Now would be a good moment for me to be blunt with you, dear reader. This book is pretty good. It is. Really. But it’s not perfect. It cuts corners on occasion - just like a professional machine learning engineer is wont to do - though on the whole, it gets its message right. And, since it covers an area with rapidly-evolving best practices, it doesn’t pretend to offer the last word on the subject. But even if it were terribly sloppy, it would still be worth reading. Given how few comprehensive guides to Applied Machine Learning are out there, a coherent introduction to these topics is worth its weight in gold. I’m so glad this one is here!

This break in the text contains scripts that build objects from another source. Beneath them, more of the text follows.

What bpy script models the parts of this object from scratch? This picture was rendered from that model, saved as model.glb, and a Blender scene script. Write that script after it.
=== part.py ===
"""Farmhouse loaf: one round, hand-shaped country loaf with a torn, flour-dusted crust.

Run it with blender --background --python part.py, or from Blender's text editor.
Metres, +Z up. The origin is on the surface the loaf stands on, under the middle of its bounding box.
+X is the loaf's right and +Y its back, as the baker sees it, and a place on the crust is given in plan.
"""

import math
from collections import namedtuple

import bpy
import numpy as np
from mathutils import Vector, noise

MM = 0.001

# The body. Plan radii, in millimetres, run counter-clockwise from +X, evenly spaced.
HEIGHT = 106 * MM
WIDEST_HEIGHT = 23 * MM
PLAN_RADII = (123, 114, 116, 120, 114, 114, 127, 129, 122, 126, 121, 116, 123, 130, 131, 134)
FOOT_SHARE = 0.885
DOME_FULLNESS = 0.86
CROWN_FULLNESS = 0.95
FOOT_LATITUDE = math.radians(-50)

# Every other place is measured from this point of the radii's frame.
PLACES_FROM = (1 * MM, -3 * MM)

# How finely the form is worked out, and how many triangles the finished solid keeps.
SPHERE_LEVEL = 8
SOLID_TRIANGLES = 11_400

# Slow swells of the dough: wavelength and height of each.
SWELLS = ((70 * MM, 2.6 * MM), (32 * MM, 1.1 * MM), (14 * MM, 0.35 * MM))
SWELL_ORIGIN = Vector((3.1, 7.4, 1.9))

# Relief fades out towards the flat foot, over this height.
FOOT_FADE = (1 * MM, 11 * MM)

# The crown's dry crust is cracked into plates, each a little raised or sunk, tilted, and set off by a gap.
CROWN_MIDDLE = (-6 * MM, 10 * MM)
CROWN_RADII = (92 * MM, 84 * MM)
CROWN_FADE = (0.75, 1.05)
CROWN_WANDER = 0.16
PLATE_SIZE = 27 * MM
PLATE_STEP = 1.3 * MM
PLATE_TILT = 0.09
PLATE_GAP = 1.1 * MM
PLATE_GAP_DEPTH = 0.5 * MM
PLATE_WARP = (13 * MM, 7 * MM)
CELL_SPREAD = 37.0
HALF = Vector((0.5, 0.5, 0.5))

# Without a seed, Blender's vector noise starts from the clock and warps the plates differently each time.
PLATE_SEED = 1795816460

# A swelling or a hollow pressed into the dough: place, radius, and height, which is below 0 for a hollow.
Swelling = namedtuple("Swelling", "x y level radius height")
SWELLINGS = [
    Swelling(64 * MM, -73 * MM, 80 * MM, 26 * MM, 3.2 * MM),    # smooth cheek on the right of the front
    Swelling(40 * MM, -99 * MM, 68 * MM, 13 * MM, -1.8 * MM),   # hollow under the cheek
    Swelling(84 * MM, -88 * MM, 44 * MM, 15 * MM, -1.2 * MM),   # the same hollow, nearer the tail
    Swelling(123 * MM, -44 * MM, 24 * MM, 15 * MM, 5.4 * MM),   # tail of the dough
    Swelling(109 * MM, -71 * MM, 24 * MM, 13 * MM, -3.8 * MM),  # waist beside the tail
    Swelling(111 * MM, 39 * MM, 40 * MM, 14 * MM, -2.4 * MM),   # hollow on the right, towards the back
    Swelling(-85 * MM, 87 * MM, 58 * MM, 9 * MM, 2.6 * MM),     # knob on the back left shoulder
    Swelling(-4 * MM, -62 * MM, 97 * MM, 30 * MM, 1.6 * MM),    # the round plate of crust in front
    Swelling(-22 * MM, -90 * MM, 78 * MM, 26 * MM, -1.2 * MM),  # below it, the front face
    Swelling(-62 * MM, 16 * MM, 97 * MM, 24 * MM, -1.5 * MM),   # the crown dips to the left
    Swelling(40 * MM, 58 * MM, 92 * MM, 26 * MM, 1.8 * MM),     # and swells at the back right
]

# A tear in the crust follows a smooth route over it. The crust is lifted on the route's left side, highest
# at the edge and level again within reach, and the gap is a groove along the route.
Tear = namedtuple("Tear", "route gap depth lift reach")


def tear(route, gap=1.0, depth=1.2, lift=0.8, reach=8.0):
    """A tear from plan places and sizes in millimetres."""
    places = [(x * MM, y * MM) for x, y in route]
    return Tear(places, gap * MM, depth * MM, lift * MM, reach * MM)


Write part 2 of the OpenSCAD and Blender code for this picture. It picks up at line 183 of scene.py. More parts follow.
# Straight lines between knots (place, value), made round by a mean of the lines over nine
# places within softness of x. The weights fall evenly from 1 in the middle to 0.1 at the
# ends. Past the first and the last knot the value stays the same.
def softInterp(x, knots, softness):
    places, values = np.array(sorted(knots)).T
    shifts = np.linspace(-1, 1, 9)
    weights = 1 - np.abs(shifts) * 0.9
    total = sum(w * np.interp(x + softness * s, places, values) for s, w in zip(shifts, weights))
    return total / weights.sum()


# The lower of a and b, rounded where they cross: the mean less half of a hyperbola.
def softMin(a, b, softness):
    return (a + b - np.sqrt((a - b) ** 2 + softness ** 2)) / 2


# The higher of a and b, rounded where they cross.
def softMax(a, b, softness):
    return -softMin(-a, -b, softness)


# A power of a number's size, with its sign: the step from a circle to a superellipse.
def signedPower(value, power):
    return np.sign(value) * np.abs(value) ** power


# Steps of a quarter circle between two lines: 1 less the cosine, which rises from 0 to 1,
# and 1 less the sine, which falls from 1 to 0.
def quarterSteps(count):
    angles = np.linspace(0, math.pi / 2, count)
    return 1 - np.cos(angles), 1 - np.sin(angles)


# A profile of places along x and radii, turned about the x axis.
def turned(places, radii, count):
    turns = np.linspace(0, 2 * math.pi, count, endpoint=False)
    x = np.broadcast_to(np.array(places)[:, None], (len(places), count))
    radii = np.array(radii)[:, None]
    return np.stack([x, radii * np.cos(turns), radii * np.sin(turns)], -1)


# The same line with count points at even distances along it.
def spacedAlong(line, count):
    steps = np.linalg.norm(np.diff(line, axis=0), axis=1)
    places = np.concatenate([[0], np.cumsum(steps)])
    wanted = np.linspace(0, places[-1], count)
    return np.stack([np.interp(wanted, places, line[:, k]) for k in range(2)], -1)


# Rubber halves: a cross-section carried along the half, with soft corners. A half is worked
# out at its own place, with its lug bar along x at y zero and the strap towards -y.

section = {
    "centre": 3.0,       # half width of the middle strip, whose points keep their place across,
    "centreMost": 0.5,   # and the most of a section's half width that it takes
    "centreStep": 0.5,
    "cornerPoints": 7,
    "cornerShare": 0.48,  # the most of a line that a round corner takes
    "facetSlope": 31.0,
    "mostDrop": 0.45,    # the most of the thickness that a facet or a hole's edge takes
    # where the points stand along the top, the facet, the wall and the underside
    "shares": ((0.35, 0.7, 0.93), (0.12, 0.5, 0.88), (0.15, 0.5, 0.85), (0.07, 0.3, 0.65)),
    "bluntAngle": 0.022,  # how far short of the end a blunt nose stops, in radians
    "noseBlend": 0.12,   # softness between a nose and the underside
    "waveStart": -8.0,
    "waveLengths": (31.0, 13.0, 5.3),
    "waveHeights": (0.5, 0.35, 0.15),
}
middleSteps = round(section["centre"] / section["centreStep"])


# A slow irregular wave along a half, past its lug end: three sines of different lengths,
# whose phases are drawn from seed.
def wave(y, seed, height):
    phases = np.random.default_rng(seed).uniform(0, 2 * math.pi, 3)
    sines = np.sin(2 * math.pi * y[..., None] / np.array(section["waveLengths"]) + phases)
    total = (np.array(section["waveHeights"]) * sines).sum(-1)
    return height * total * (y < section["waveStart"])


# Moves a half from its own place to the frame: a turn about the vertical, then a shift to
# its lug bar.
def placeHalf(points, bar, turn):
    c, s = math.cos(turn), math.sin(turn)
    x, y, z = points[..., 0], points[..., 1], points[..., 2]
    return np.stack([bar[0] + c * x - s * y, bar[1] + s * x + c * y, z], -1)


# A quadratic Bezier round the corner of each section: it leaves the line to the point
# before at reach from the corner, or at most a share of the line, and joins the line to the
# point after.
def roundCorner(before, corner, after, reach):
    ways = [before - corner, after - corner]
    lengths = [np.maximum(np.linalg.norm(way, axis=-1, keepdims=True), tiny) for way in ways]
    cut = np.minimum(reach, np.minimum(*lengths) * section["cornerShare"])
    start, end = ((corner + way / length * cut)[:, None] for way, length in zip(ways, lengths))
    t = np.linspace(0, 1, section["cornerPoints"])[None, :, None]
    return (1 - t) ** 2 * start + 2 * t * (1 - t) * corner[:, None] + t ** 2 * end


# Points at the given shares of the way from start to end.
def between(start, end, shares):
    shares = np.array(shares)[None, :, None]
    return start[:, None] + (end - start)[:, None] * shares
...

One of my favorite things about this book is how fully it embraces the most important thing you need to know about machine learning: mistakes are possible... and sometimes they hurt. As my colleagues in site reliability engineering love to say, “Hope is not a strategy.” Hoping that there will be no mistakes is the worst approach you can take. This book does so much better. It promptly shatters any false sense of security you were tempted to have about building an AI system that is more “intelligent” than you are. (Um, no. Just no.) Then it diligently takes you through a survey of all kinds of things that can go wrong in practice and how to prevent/detect/handle them. This book does a great job of outlining the importance of monitoring, how to approach model maintenance, what to do when things go wrong, how to think about fallback strategies for the kinds of mistakes you can't anticipate, how to deal with adversaries who try to exploit your system, and how to manage the expectations of your human users (there’s also a section on what to do when your, er, users are machines). These are hugely important topics in practical machine learning, but they’re so often neglected in other books. Not here.
If you intend to use machine learning to solve business problems at scale, I'm delighted you got your hands on this book.